Avoid assuming partial marking will compensate for messy steps. Instead, make your method obvious: write small connecting statements between steps so the logic remains visible even if you make an arithmetic slip.
Revision strategies that stick
Two-page summaries and testing
Create two-page summaries for each chapter containing key diagrams, formulas and 10 bullet points. Use these as the basis for self-testing: cover the page and try to reproduce each section. Over time, shrink these notes into formula cards and quick-check sheets for last-minute review.
Active spaced revisions
Use a rotating schedule to revisit topics on day one, day four, day ten and day twenty-one after first study. This spacing helps memory consolidation and reduces the need for last-minute cramming. Keep a calendar to plan consolidation days and avoid cramming multiple chapters the night before an exam.
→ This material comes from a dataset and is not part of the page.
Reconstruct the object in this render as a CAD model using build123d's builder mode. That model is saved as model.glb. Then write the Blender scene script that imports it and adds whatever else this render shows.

Practicals and lab readiness
Notebook discipline and practical answers
For practical work, be precise: objective, brief procedure, neatly tabulated observations, clear calculation steps and a concise conclusion relating the result to the underlying concept. Examiners look for clarity and understanding, not decorative language, so keep practical answers to the point and backed by evidence from your observations.
Common pitfalls and how to fix them
- Relying on passive highlighting: instead, convert highlights into questions you must answer without notes.
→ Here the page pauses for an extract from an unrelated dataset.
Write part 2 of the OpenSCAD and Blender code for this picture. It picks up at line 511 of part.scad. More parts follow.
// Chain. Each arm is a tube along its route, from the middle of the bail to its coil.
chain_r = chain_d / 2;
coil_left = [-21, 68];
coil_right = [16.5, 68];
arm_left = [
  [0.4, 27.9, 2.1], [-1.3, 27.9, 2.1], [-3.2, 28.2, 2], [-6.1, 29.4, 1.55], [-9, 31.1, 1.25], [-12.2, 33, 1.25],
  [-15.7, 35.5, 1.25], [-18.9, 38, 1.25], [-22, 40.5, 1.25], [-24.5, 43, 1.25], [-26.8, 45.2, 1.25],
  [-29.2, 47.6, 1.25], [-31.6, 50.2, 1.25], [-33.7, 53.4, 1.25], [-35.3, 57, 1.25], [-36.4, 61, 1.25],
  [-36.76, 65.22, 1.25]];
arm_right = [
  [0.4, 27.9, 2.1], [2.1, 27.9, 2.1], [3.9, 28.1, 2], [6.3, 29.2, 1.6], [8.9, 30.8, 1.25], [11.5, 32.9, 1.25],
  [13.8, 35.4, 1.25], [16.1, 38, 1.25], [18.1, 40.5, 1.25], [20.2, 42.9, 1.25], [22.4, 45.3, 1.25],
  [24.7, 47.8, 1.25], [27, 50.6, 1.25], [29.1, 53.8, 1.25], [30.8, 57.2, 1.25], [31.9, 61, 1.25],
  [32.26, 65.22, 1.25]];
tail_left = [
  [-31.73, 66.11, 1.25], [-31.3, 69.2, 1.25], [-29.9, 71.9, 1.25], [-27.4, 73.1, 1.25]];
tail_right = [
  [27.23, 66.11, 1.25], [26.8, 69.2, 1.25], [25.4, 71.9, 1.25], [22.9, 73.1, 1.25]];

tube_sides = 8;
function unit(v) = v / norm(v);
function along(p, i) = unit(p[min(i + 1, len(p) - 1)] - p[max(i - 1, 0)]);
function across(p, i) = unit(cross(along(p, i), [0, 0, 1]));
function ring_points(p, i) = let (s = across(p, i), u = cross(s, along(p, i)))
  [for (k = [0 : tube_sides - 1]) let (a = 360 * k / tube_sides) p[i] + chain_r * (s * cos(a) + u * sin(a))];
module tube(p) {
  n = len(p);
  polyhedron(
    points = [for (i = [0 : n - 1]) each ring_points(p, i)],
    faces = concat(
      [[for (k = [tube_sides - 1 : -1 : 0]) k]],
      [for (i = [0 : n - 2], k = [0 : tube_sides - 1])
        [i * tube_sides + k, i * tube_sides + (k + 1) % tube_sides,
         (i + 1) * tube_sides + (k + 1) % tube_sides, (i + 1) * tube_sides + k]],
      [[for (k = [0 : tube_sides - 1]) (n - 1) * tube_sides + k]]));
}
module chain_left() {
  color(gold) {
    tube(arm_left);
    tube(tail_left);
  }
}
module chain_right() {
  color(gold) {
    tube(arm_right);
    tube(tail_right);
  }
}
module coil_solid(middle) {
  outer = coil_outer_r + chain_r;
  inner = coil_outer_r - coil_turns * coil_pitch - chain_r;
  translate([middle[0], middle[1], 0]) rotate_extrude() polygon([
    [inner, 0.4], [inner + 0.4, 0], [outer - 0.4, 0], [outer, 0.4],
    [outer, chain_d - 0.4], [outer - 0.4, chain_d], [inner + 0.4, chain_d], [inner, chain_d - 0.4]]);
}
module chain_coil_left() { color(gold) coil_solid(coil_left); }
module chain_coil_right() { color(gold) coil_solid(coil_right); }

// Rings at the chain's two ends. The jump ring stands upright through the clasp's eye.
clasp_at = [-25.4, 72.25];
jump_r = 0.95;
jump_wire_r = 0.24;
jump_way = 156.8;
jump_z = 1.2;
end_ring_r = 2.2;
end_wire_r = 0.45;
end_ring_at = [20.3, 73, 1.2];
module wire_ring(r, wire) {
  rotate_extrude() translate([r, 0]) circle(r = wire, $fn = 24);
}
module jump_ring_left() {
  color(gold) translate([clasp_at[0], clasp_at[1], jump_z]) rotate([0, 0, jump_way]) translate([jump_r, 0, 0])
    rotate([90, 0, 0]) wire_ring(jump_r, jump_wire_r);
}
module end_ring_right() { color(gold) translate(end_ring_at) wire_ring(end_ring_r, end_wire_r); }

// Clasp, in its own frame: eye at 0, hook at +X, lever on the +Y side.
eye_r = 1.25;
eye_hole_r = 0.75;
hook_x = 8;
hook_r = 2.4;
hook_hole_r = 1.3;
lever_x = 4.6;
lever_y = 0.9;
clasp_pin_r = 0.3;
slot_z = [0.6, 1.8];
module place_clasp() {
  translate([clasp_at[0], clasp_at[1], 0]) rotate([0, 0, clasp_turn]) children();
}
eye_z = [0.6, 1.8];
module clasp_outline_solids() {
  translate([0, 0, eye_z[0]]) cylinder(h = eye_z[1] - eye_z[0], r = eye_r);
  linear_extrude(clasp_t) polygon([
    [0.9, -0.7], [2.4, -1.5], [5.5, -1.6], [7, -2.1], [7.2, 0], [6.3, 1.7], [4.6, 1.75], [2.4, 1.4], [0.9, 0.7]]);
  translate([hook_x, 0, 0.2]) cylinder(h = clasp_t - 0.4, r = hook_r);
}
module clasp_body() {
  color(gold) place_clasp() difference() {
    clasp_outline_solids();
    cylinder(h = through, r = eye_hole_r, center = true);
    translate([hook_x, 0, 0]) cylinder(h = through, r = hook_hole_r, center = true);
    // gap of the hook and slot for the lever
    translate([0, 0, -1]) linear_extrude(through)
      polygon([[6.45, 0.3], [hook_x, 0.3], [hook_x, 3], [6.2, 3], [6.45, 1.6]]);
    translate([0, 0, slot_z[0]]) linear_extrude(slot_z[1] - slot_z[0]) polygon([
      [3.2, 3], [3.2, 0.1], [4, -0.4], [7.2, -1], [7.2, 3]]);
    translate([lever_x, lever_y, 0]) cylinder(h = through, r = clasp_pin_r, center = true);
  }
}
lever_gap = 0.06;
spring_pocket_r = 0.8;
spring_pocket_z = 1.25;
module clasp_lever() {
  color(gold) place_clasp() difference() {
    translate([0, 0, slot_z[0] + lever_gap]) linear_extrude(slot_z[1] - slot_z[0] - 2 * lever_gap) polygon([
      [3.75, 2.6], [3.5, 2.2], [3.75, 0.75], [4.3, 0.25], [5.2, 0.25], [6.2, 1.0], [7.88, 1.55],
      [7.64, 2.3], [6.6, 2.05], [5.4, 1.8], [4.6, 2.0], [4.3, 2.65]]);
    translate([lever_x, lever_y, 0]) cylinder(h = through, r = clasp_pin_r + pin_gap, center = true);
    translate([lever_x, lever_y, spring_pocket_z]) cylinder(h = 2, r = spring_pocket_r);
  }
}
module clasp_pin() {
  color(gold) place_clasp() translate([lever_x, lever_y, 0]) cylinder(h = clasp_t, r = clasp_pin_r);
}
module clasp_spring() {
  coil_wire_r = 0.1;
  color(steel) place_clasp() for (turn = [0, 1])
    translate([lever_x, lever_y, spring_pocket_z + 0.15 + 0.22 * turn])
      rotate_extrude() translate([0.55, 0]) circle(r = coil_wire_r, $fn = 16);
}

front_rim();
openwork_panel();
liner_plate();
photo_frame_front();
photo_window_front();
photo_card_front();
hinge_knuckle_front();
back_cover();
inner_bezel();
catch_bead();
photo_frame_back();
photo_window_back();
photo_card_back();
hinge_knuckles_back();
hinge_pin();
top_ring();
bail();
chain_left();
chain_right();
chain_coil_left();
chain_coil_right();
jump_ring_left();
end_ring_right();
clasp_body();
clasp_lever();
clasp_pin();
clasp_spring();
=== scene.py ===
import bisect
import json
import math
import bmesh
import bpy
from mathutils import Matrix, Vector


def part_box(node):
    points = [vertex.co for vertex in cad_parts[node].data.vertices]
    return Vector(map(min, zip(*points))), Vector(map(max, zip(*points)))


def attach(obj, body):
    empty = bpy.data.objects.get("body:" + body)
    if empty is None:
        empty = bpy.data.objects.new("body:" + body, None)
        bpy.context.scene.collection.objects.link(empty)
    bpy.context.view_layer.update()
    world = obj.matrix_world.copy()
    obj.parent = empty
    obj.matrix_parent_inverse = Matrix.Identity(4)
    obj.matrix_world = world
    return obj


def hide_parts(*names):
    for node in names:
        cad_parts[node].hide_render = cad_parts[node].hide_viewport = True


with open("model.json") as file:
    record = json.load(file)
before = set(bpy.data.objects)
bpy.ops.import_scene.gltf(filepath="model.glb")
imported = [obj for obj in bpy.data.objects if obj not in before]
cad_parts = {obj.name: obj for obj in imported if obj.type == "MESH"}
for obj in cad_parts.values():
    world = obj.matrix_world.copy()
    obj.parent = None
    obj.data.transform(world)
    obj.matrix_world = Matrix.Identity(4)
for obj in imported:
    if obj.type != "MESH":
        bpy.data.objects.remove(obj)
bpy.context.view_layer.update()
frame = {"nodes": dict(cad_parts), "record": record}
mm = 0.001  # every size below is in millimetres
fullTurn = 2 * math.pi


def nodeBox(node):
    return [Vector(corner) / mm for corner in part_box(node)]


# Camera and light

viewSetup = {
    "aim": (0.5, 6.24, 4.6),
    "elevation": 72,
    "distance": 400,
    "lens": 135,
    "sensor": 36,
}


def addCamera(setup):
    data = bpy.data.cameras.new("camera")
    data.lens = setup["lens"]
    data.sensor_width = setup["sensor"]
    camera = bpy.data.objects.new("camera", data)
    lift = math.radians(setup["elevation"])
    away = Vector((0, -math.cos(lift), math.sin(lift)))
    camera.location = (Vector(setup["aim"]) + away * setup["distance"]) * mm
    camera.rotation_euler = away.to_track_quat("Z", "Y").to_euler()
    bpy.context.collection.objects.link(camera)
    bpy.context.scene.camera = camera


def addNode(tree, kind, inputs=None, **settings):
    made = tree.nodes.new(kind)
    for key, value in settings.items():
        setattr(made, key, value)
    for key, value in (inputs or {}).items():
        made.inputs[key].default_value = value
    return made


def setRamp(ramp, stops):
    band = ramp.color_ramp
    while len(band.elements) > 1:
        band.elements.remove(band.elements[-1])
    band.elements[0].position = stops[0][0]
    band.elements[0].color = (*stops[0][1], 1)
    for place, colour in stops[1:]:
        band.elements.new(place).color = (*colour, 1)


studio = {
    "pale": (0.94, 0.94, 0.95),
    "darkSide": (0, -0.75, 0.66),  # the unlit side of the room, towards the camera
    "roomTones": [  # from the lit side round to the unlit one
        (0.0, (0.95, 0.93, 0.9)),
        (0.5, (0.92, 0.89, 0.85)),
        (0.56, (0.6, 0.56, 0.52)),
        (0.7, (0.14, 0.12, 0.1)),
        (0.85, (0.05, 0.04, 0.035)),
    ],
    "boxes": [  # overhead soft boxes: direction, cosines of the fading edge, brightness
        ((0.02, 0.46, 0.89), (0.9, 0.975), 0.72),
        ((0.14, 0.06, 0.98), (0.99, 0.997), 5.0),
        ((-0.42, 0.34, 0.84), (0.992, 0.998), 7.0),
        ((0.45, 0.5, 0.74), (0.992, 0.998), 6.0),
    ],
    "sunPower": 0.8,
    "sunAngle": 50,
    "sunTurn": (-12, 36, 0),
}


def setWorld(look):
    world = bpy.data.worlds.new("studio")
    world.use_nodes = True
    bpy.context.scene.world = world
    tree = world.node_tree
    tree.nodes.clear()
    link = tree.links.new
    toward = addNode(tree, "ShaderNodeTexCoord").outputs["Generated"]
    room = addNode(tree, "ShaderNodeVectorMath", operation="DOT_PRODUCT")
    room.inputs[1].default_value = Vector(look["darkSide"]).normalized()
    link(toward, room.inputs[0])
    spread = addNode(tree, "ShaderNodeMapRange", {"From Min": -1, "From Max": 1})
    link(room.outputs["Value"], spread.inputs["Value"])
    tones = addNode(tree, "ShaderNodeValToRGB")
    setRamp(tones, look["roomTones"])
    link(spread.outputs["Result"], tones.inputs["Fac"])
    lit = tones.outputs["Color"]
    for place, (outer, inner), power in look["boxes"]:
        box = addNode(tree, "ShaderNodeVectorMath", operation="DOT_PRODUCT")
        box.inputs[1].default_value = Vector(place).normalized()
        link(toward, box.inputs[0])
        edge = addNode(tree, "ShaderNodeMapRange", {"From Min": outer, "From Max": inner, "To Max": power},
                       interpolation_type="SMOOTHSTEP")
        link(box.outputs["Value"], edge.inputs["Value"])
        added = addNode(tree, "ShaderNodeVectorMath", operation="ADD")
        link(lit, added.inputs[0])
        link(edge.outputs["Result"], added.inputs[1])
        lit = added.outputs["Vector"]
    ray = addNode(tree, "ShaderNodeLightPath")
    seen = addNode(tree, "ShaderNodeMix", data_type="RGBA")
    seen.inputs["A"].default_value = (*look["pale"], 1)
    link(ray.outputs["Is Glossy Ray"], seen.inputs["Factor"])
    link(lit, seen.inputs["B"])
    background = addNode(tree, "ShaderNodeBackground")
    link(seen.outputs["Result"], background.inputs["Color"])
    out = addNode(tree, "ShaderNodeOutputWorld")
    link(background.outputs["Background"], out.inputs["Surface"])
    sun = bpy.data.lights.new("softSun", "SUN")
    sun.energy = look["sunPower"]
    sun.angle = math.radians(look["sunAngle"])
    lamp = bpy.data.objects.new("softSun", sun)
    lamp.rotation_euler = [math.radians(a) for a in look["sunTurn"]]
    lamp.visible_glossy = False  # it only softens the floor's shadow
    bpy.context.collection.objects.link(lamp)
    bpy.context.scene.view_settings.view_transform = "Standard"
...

- Solving only the easiest problems: schedule time for tougher questions to build resilience.
- Sacrificing sleep: memory consolidation depends on rest, so protect sleep as a study tool.
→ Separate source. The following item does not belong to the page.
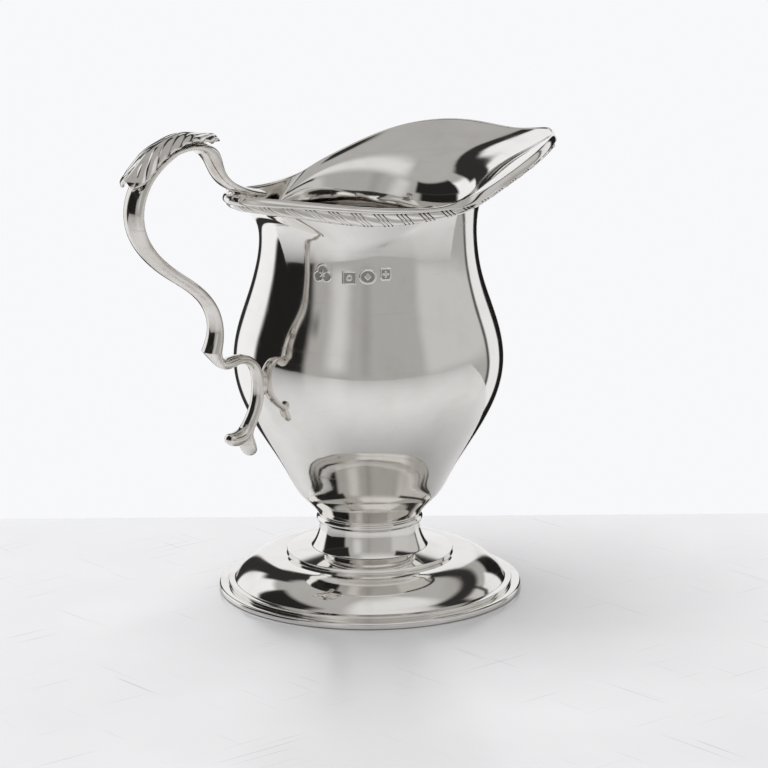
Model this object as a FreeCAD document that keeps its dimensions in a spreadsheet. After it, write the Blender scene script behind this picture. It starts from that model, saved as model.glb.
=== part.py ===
"""Silver cream jug on a spun foot, with a cast scroll handle and a gadrooned lip.

Frame: millimetres, +Z up, origin on the table at the centre of the foot,
+X towards the spout, handle on the -X side, mirror plane Y = 0.
"""

import FreeCAD
import Part
import Sketcher
import math
import os
import re
from FreeCAD import Vector

os.makedirs("parts", exist_ok=True)
doc = FreeCAD.newDocument("CreamJug")

# ---------------------------------------------------------------- sizes

SIZES = [
    ("foot_radius", 37.5, "outer radius of the base ring on the table"),
    ("base_ring_width", 3.9, "width of the base ring's flat underside"),
    ("base_ring_height", 1.6, "table to the top of the base ring"),
    ("base_edge_round", 0.7, "rounding of the base ring's outer top edge"),
    ("foot_step", 2.3, "how far the dome's skirt stands in from the base ring's edge"),
    ("skirt_height", 1.0, "height of the short upright skirt under the dome"),
    ("skirt_shelf", 1.6, "width of the narrow shelf between skirt and dome"),
    ("dome_rise", 6.2, "shelf to the top of the dome"),
    ("dome_round", 12.7, "radius of the dome's bulge"),
    ("knife_ring_radius", 20.6, "outer radius of the sharp ring above the dome"),
    ("knife_ring_height", 1.0, "height of the sharp ring"),
    ("land_rise", 1.0, "rise of the sharp ring's sloping top, from its edge to the trumpet"),
    ("stem_radius", 12.4, "radius of the stem at its narrowest"),
    ("stem_flare", 2.0, "how far the trumpet spreads between the stem and the sharp ring's top"),
    ("stem_rise", 7.2, "height from the sharp ring's edge to the collar"),
    ("foot_sheet", 0.8, "thickness of the spun foot"),
    ("collar_height", 1.9, "height of the collar between stem and bowl"),
    ("collar_bulge", 0.7, "how far the collar stands out from the stem"),
    ("body_height", 68.0, "top of the stem to the level of the neck"),
    ("belly_radius", 33.2, "largest radius of the bowl"),
    ("neck_radius", 26.5, "radius of the neck under the mouth"),
    ("bowl_wall", 0.8, "thickness of the raised bowl"),
    ("lip_low", 13.8, "neck level to the lowest part of the lip, at the sides"),
    ("lip_sweep", 11.5, "how far the lip rises from there to beside the spout"),
    ("spout_reach", 60.2, "axis to the tip of the spout"),
    ("heel_reach", 41.8, "axis to the lip under the handle"),
    ("mouth_half_width", 30.4, "half the width of the mouth"),
    ("lip_band_width", 2.1, "height of the plain wire along the lip"),
    ("lip_band_relief", 1.2, "how far the plain wire stands out"),
    ("gadroon_width", 2.7, "height of the gadrooned border under the wire"),
    ("gadroon_relief", 1.7, "how far the gadrooned border stands out"),
    ("handle_reach", 28.2, "lip under the handle to the handle's outermost centre line"),
    ("handle_level", 57.0, "height at which the handle meets the belly"),
    ("solder_gap", 0.15, "gap that the solder fills between handle and bowl"),
    ("scroll_depth", 3.2, "thickness of the handle in its own plane at the widest"),
    ("scroll_width", 6.5, "width of the handle across its plane at the widest"),
    ("leaf_width", 8.8, "width of the thumb leaf at its widest"),
    ("leaf_thickness", 1.5, "thickness of the thumb leaf along its middle"),
    ("leaf_droop", 1.1, "how far the leaf's edges droop over the scroll"),
    ("leaf_bite", 0.4, "how deep the leaf is let down onto the scroll"),
    ("solder_size", 3.0, "half length of each solder fillet"),
]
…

When personalised help is right for you
Personalised tutoring speeds up progress when the sessions are targeted. If a small gap consistently costs you marks, focused one-on-one help can rebuild that skill quickly. Personalised sessions are most effective when they provide feedback on presentation, practise exam-style answers with marking-style comments and give a tailored plan based on your mock test performance.
For students who want targeted support, Sparkl‘s personalised tutoring provides one-on-one guidance, tailored study plans, expert tutors and AI-driven insights to highlight the exact concepts to focus on. Use such targeted help to accelerate weak areas, polish answer presentation and build a study plan that fits your school calendar and exam milestones.
Step-by-step example: finishing a chapter in three days
Day one: Read the chapter for the big picture and draw a concept map. Write the one-page summary. Day two: Solve graded questions — start with simple examples and end with a challenging problem that combines two subtopics. Day three: Timed short test on the chapter and active recall session, followed by updating the error log. Repeat this routine for each chapter and schedule a consolidation day after every five chapters.
Quick checklist to use before any test
- Have a one-page summary for every chapter included in the test.
- Complete at least one timed full-length practice or timed section if a full mock is not possible.
- Review your error log and practice two problems that correct frequent mistakes.
- Ensure one neat diagram for each important chapter is practised and labelled from memory.
- Prepare formula cards and check units for each formula you plan to use.
- Pack stationery, graph papers and a clean lab notebook if a practical is scheduled.
- Sleep well the night before; avoid last-minute heavy reading.
- Plan time allocation for each section of the test during the initial scan.
Managing stress and staying motivated
Stress is a normal signal, not an obstacle. Break study time into Pomodoro-style chunks, include short physical activity breaks and focus on small wins each day: a neat diagram, a corrected mistake or a timed problem solved faster than before. Celebrate those wins privately and reset your plan to make the next small improvement. When progress stalls, switch topics or practise through a short mock to rebuild momentum.
Putting it all together
Start small and be consistent. The most reliable improvements come from daily, focused practice rather than bursts of last-minute effort. Balance new learning with revision and use mocks as learning tools rather than judgement tools. Keep your materials tidy, use concise summaries, practise presentation and make each study session resolve one clear question about what you still need to master.
Final academic point
Science becomes easy when you focus on understanding, practise with the CBSE-style exam in mind and build a revision routine that reinforces concepts and corrects errors. Structured learning blocks, regular full-length mock practice, clear answer presentation and targeted remediation create a dependable path to mastery under the CBSE syllabus.